A ROYAL funeral at which two spectators were killed is the subject of today's look at the past.

We've recently delved into some of the archives of the Bankes family of Dorset, which are being archived by the Dorset History Centre in Dorchester.

Among the archivists is West Stafford resident Roger Lane, who shares these diary entries by Henry Bankes on Queen Caroline's illness and death.

Henry, who lived at Kingston Lacy House, served as an MP for 51 years, first for Corfe Castle and then for Dorset.

Caroline of Brunswick was Queen consort of the United Kingdom as the wife of King George IV from January 29 1820 until her death in 1821.

Roger takes up the story: "A fortnight after his Coronation, George IV went on a “royal progress” to Ireland, clearly hoping that his estranged wife, Queen Caroline, would leave London before he returned. She did, but not in the way he expected. She died after a short, painful illness and her body was swiftly conveyed to Harwich for burial in her native Brunswick.

The speed of the procession, protested the Guardian on August 18th, 1821, has been so rapid as to resemble a race rather than the movements of a funeral train. Even so, the Government could not prevent rioting; Radical MPs and the London Mayor encouraged the mob in blocking the original route, so diverting the carriages through the City. After a scene of confusion and outrage in Hyde Park, “the people’s Queen”, as the Guardian might have called Caroline, was treated with respect; her whom they had loved in life, they followed in death and invariably stood uncovered as the hearse passed. In his journal, meticulous as ever, Henry Bankes, gives a detailed account of the Queen’s illness and death, the mismanagement of the funeral, the killing of two spectators and the inquests that followed. He clearly relies on newspapers for the facts, but expresses very different opinions; he is hostile to the Queen and contemptuous of her supporters.

The Queen’s illness and death.

"After her humiliation on Coronation Day whatever (the Queen) does or wherever she moves is become now a matter of very little consequence to the government or other persons.

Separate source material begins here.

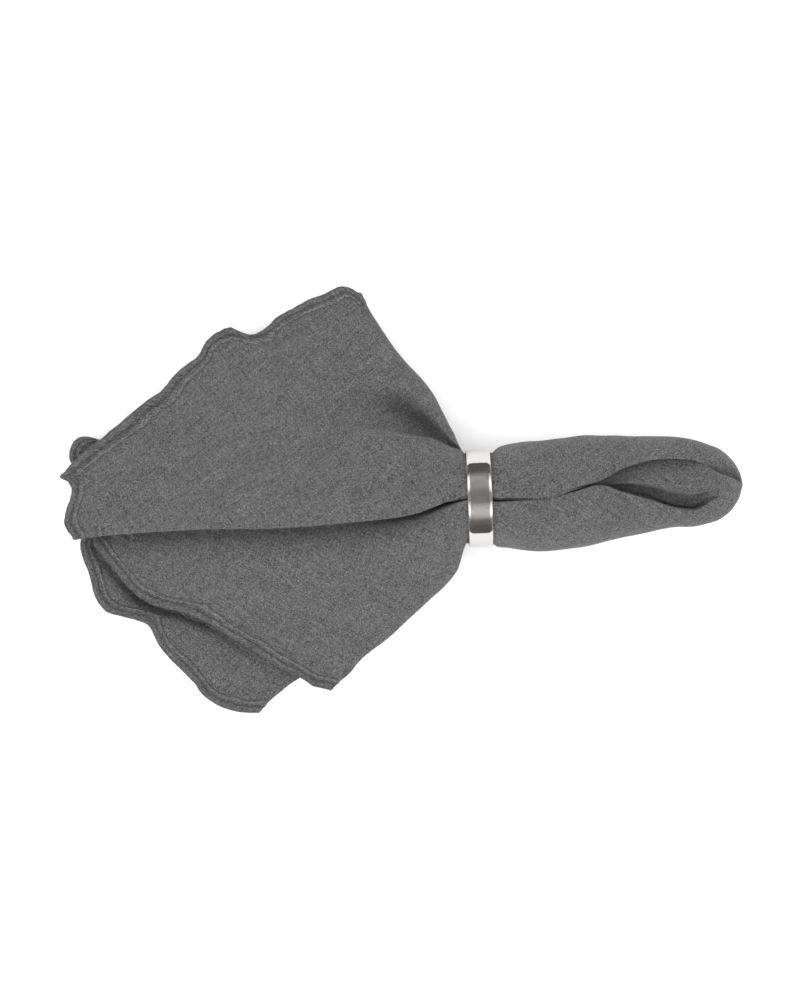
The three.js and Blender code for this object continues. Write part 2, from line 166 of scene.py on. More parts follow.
# Sections of the closed end, from the ring to its rounded tip.
# The centre and half sizes are of the section, upper_lip and lower_lip are the tuck's two edges in degrees.
# ledge: how high the inner panel starts at the upper edge, as a part of the half size. under: how far it
# reaches under that edge, in millimetres. sink: how far that edge is pressed in. shoulder: the panel's radius
# where it dives to the crease. crease: how wide the crease is, in millimetres. floor: its height, as a part
# of the lower edge's. groove: how deep the groove at the upper edge is, where that edge is pressed in.
TIP_SECTIONS = table(
    "x centre_y half_width centre_z half_height upper_lip lower_lip ledge under sink shoulder crease "
    "floor groove",
    (TIP_START_X, RING_CENTRE_Y, BUNDLE_RADIUS, RING_CENTRE_Z, BUNDLE_RADIUS,
     90, 94, 0.85, 1.2, 0, 0.6, 0, 0.15, 0),
    (43.4, 1.4, 22.6, 22.2, 21.6, 91.5, 95, 0.85, 1.2, 0, 0.6, 0, 0.16, 0),
    (47, 2.0, 23.6, 21.4, 21.0, 92.6, 95.8, 0.86, 1.2, 0, 0.6, 0, 0.2, 0),
    (54, 2.4, 24.9, 19.7, 19.2, 93, 95.8, 0.9, 1.2, 0, 0.6, 0, 0.25, 0),
    (64, 2.3, 25.5, 18, 17.6, 92, 95, 0.95, 1.0, 0, 0.6, 0.4, 0.3, 0),
    (78.5, 4.0, 25.6, 16.2, 16, 86.6, 89.8, 0.9, 1.2, 0, 0.6, 1, 0.35, 0),
    (91, 5.1, 24.5, 15, 14.8, 80, 86, 0.48, 1.8, 0, 0.45, 2, 0.26, 0),
    (101, 6.3, 23.4, 14.4, 14.2, 69, 97, 0.36, 2.6, 0, 0.68, 5.6, 0.2, 0),
    (113, 7.5, 22.1, 13.9, 13.7, 61.5, 109, 0.42, 3.0, 0, 0.84, 6.8, 0.14, 0),
    (126, 8.7, 20.6, 13.4, 13.2, 62, 127, 0.53, 3.0, 0, 0.92, 7.8, 0.1, 0),
    (134.5, 8.4, 19.1, 13.0, 12.6, 61, 128.5, 0.65, 2.2, 0.03, 0.95, 7.4, 0.14, 0.8),
    (139.6, 8.3, 17.7, 12.7, 11.9, 61.5, 119, 0.83, 1.4, 0.2, 0.97, 5.4, 0.66, 4),
    (145.5, 8.2, 15.8, 12.3, 10.8, 65.5, 112, 0.98, 0.7, 0.44, 1, 2, 1, 5.5),
    (151.9, 8, 11.2, 11.8, 8, 70.5, 112, 1, 0.4, 0.5, 1, 0, 1, 4.5),
    (155.6, 7, 5.7, 11.4, 4.4, 73, 110, 1, 0, 0.35, 1, 0, 1, 1.5),
    (157.1, 6.8, 0.1, 11.2, 0.1, 75, 110, 1, 0, 0, 1, 0, 1, 0),
)

EXIT_SWELL = 0.22
EXIT_PART = 0.08
FALL = {"first": 0.9, "second": 0.95, "third": -0.85}

# How much closer the fan's sections stand at its ends.
FAN_CROWDING = 0.108

# A slot keeps most of its depth along the closed end and fades out late: the power of its way.
SLOT_FADING = 3

# How many sections the sheet has in the fan, under the ring and in the closed end.
FAN_STEPS = 106
RING_STEPS = 5
TIP_STEPS = 82


def mix(a, b, t):
    return a + (b - a) * t


def smooth(t):
    s = np.clip(t, 0, 1)
    return s * s * (3 - 2 * s)


def polar(degrees, radius, side=0.0):
    """A point of the section from its distance along a fold's direction and to the side of it."""
    c, s = math.cos(math.radians(degrees)), math.sin(math.radians(degrees))
    return np.array([radius * c - side * s, radius * s + side * c])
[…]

Underestimating this centre of mischief was a serious error of judgement, but it was understandable. Things had been going much better from George IV’s point of view; public opinion seemed to have swung in his favour. Now, instead of conspiracy theorists spreading rumours of poisoning, Caroline had had her own trusted physicians in attendance. Both…had been employed in her defence, and were appointed her executors. They confirmed that her death resulted from an obstruction in her bowels which no power of medicine succeeded in removing for many hours. At last a passage was effected; but whether she absolutely refused to take further remedies prescribed, as was reported, or whether her disorder was too violent for all medical skill even if it had been applied according to the directions of her physicians, she expired on the night of August 7th.

Then, the best news of all: her desire with regard to the disposition of her body was that it should be conveyed to Brunswick & buried there near her father & brother; that it should be removed from Brandenburg House within three days. & not exposed to public view. So, no need for George IV to return from Ireland for a public funeral."

Plans for the funeral procession….

"Ld Liverpool & the ministers who did not attend the King in Ireland immediately gave directions for carrying this request into execution deeming it very fortunate that she herself had pointed out a mode which appeared unexceptionable & likely to create less popular sensation & tumult than any other. “Fortunate” certainly but no cause for complacency; Ld Liverpool miscalculated. He ignored complaints that the line of road,

..by skirting the metropolis would not pass through the City. Nor did he pay any attention when the Lord Mayor and Aldermen passed resolutions for receiving the corpse with all possible honour, provided it should be allowed to proceed by that way which it was known was not intended. He also rejected a proposal to convey the coffin by water from Hammersmith to Harwich. Henry comments: How the procession might have proceeded by the Thames can only be conjectured, but that the means taken for accomplishing the intended journey by land completely failed, was, within not many hours from its commencement most lamentably demonstrated."